The Atlantic Philanthropies have also donated a number of Jürgen Schadeberg prints. As most of you know, Schadeberg was the chief photographer at Drum Magazine for many years and documented pivotal moments and key figures in the struggle against apartheid. He was an early practitioner of social documentary photography in South Africa, along with Omar Badsha whose work is also represented on our walls. If you have not yet visited Omar Badsha’s amazing exhibition: Seedtime: An Omar Badsha Retrospective at the Iziko South African National Gallery, I would urge you to do so soon before the 2nd of August.
Much of the craftwork you will find in the centre comes from the Keiskamma Art Project which uses art and craft as a way of generating much-needed income for the communities in and around Hamburg in the Eastern Cape. And the beautiful panels at the back of this auditorium also tell a social story. The designs, called “Lifelines” by Jane Solomon, are artistic representations of HIV on a molecular level.

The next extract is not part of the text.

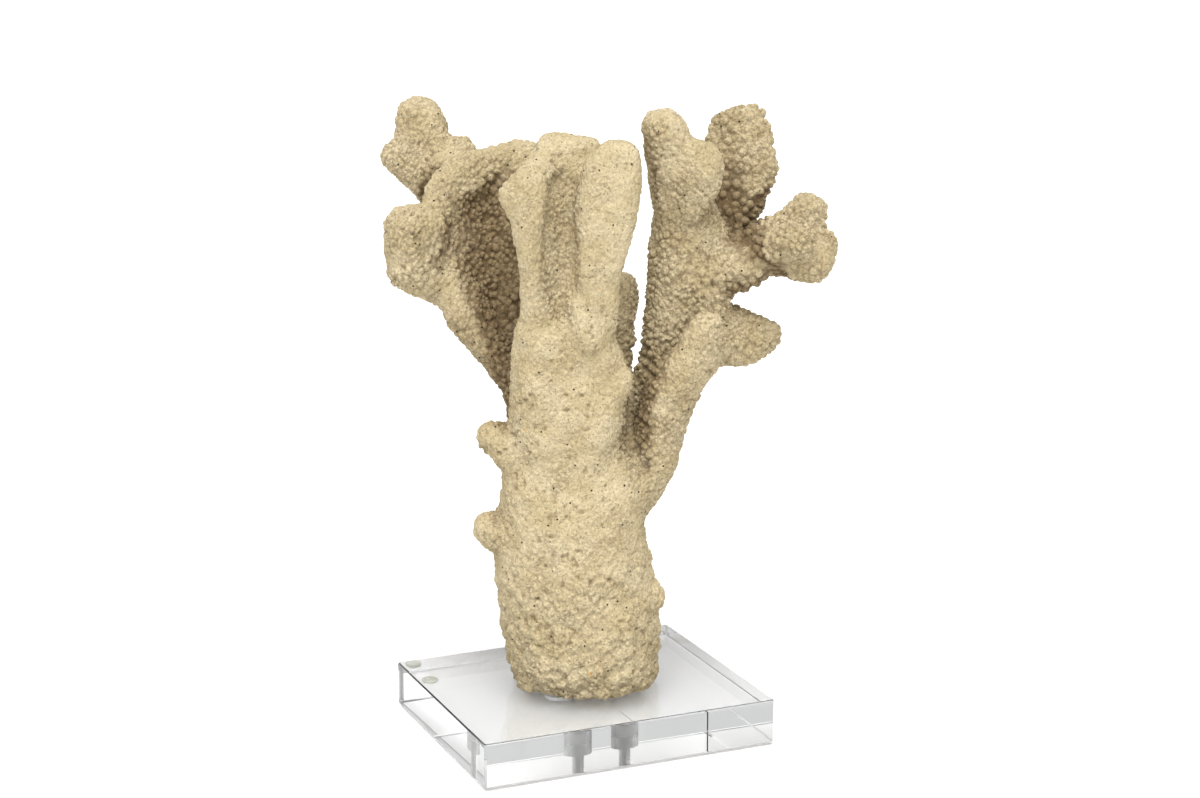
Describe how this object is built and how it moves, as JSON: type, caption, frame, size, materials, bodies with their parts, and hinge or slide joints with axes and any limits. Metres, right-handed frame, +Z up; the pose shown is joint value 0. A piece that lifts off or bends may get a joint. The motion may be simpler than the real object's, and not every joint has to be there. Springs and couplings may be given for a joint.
{
  "type": "branching coral on a clear stand",
  "caption": "Upright branching coral with flattened, granular branches, screwed to a clear rectangular block on small pads.",
  "frame": {"origin": "on the surface the object stands on, under the middle of its bounding box", "axes": "+Z up along the coral, +X to the right along the block's long side, +Y to its back"},
  "size_m": [0.2394, 0.1772, 0.359],
  "materials": {
    "coral": "dry, sandy and granular, matt",
    "clear_acrylic": "polished, see-through",
    "screw_steel": "dull, slightly browned",
    "bumper_pad": "soft, clear, slightly yellowed"
  },
  "bodies": {
    "root": {"acrylic_base": "clear_acrylic", "screw_left": "screw_steel", "screw_right": "screw_steel", "bumper_front_left": "bumper_pad", "bumper_front_right": "bumper_pad", "bumper_back_left": "bumper_pad", "bumper_back_right": "bumper_pad", "trunk": "coral", "front_plate": "coral", "front_twin_finger": "coral", "front_long_finger": "coral", "left_fan": "coral", "far_left_branch": "coral", "middle_finger": "coral", "right_limb": "coral", "upper_mitten": "coral", "back_paddle": "coral", "right_antler": "coral", "lower_right_paddle": "coral", "thumb": "coral"}
  },
  "joints": []
}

I believe that artists and creative people are very much part of an active civil society. They tell stories of people who often don’t have a voice, and provide a mirror as well as a critical voice in society. I hope you all enjoy discovering the many South African stories told on the walls of our centre this evening.
The Inyathelo Civil Society hub is a great space for us to work together to rebuild, re-envision and re-imagine a strong civil society sector, ensuring a vibrant democracy through active citizenship. We often think of leadership only in terms of those holding political power, the government and political parties. While indeed these sectors hold immense power, they constitute only a small fraction of those who ensure our society works, despite politics. Earlier this year, Inyathelo and Tshikululu Social Investments jointly hosted a dialogue bringing together Business and University leaders to discuss leadership for South Africa. As observed by Eusebius McKaiser at the dialogue, South Africa is “experiencing neither a chronic nor systemic lack of leadership. Many areas of civil society, business, religion, education and some government sectors operate under guidance of experienced and successful leaders who accomplish both the necessary and the exceptional with vision and resolve.”2
Our constitution lays the foundation for us to:
- * Heal the divisions of the past and establish a society based on democratic values, social justice and fundamental human rights;
- * Build a democratic and open society in which government is based on the will of the people and every citizen is equally protected by law;
- * Improve the quality of life of all citizens and free the potential of each person; and
- * Build a united and democratic South Africa able to take its rightful place as a sovereign state in the family of nations.
We can work together to create an environment that encourages all sectors of our society; including universities, business and government, to work together. The different sectors in society have a role in creating that long-term vision and to grow and shepherd the competencies that will achieve it.
Suttner (2015) “What type of leadership do we need to reinforce democracy and build an emancipatory project?” in Polity.org.za; page 2.